> MATERIAL
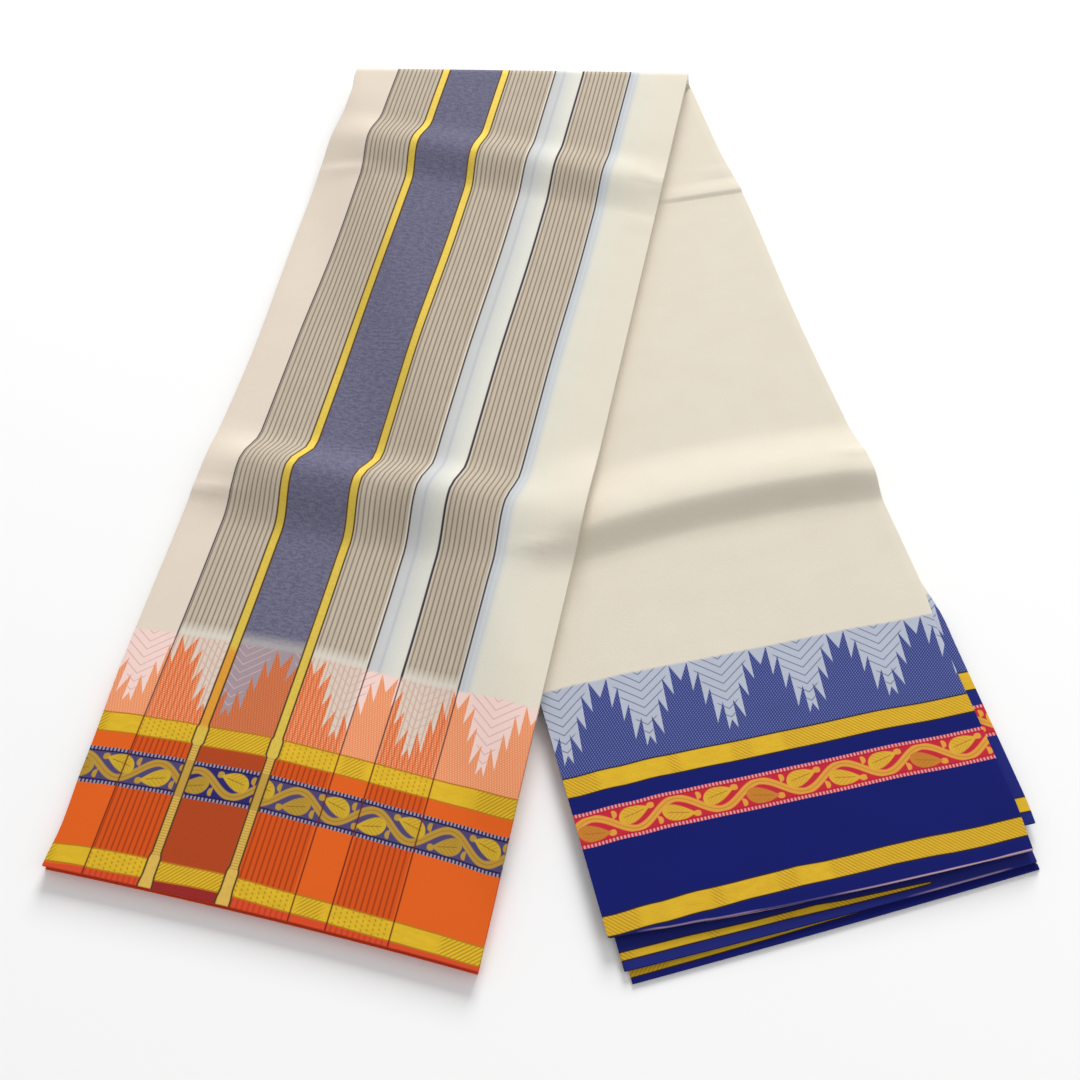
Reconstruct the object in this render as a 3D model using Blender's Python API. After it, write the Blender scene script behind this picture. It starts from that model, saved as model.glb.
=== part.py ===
# A dhoti cloth: one length of cotton pleated lengthwise into a flat strip of sixteen plies, then folded
# over at its middle so that its two arms spread in an upside-down V. Metres, +Z up. The left arm lies on
# the right one. The origin is on the surface, under the middle of the cloth's bounding box.

from collections import namedtuple
from math import cos, pi, radians, sin, tan

import bmesh
import bpy
from mathutils import Vector

# The folded strip. The cloth is 3.65 m long, so sixteen plies give the width.
STRIP_WIDTH = 0.228
PLY_GROUP = 0.00175
GROUPS = 4
SEAM_GAP = 0.0003
STACK = GROUPS * PLY_GROUP + (GROUPS - 1) * SEAM_GAP
HALF_ANGLE = radians(13.05)

# The fold over at the top, and how the left arm settles on the right one.
FOLD_LINE = -0.0098
FOLD_STEPS = 10
LOOP_HEIGHT = 0.004
ARM_GAP = 0.0008
LOOP_FROM = 0.045
LOOP_TO = 0.125
DRAPE_START = 0.004
DRAPE_LENGTH = 0.06
RIDE_OVER = 1.3

# The grid that every group of plies shares, so that their walls stay parallel. A crease has a row at
# each of these shares of its far and its near slope.
COLUMNS = 15
COLUMN_INSET = 0.009
ROW_STEP = 0.032
FAR_ROWS = (-1.0, -0.7, -0.4)
NEAR_ROWS = (0.0, 0.25, 0.5, 0.75, 1.0)
LAST_SHARED_ROW = 0.585
EDGE_RADIUS = PLY_GROUP / 2
EDGE_ANGLES = (30, -30)
SHIFT_FROM = 0.45
SHIFT_TO = 0.495
OPENED_COLUMNS = 1

LEFT, RIGHT = -1, 1

# Packing creases: at is the crest's distance from the fold at the arm's middle, skew and bow its change
# across the arm. The lift rises from left_foot to left_full and falls from right_full to right_foot.
Crease = namedtuple("Crease", "arm at skew bow lift far near left_foot left_full right_full right_foot")
CREASES = (
    Crease(LEFT, 0.096, -0.02, 0.0, 0.0055, 0.026, 0.036, -0.150, -0.060, 0.060, 0.150),
    Crease(LEFT, 0.374, -0.01, 0.0, 0.0098, 0.027, 0.044, -0.135, -0.070, 0.000, 0.125),
    Crease(RIGHT, 0.136, 0.00, 0.0, 0.0012, 0.012, 0.010, 0.040, 0.080, 0.120, 0.160),
    Crease(RIGHT, 0.3803, -0.03, 0.75, 0.0090, 0.042, 0.021, -0.118, -0.045, 0.100, 0.175),
)

# How far in the left arm's outer edge lies, and how far out the right arm's one, by distance from the fold.
LEFT_ARM_INSET = ((0.012, 0.0), (0.040, 0.0020), (0.070, 0.0018), (0.100, -0.0008), (0.160, 0.0),
                  (0.290, 0.0027), (0.400, 0.0005), (0.510, 0.0), (0.580, 0.0018), (0.620, 0.0032))
RIGHT_ARM_OUTSET = ((0.080, 0.0), (0.155, 0.0030), (0.250, 0.0015), (0.380, 0.0036), (0.460, 0.0042),
                    (0.500, 0.0016), (0.600, 0.0018), (0.640, -0.0006))

# Each group of four plies, counted outwards in layer from the outer face. The ends are distances from
# the fold at the strip's left and right edge. At the right arm's end the edges step in and out.
Group = namedtuple("Group", "layer left_end_a left_end_b right_end_a right_end_b step_in step_out")
OUTER = Group(0, 0.6374, 0.6434, 0.6500, 0.6413, 0.0065, 0.0020)
HIDDEN_LOWER = Group(1, 0.6362, 0.6422, 0.6435, 0.6380, 0.0040, 0.0010)
HIDDEN_UPPER = Group(2, 0.6352, 0.6412, 0.6120, 0.6180, 0.0010, 0.0070)
INNER = Group(3, 0.6366, 0.6426, 0.6264, 0.6326, 0.0000, 0.0000)

Finish = namedtuple("Finish", "name colour roughness")
STRIPED = Finish("striped_cotton", (0.62, 0.56, 0.47), 0.85)
CREAM = Finish("cream_cotton", (0.78, 0.71, 0.60), 0.85)
BLUE = Finish("blue_cotton", (0.02, 0.03, 0.25), 0.8)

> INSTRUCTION
In the listing above, find each line with the word "that" and copy it.

> SOLUTION FOR THIS EXERCISE
Reconstruct the object in this render as a 3D model using Blender's Python API. After it, write the Blender scene script behind this picture. It starts from that model, saved as model.glb.
# over at its middle so that its two arms spread in an upside-down V. Metres, +Z up. The left arm lies on
# The grid that every group of plies shares, so that their walls stay parallel. A crease has a row at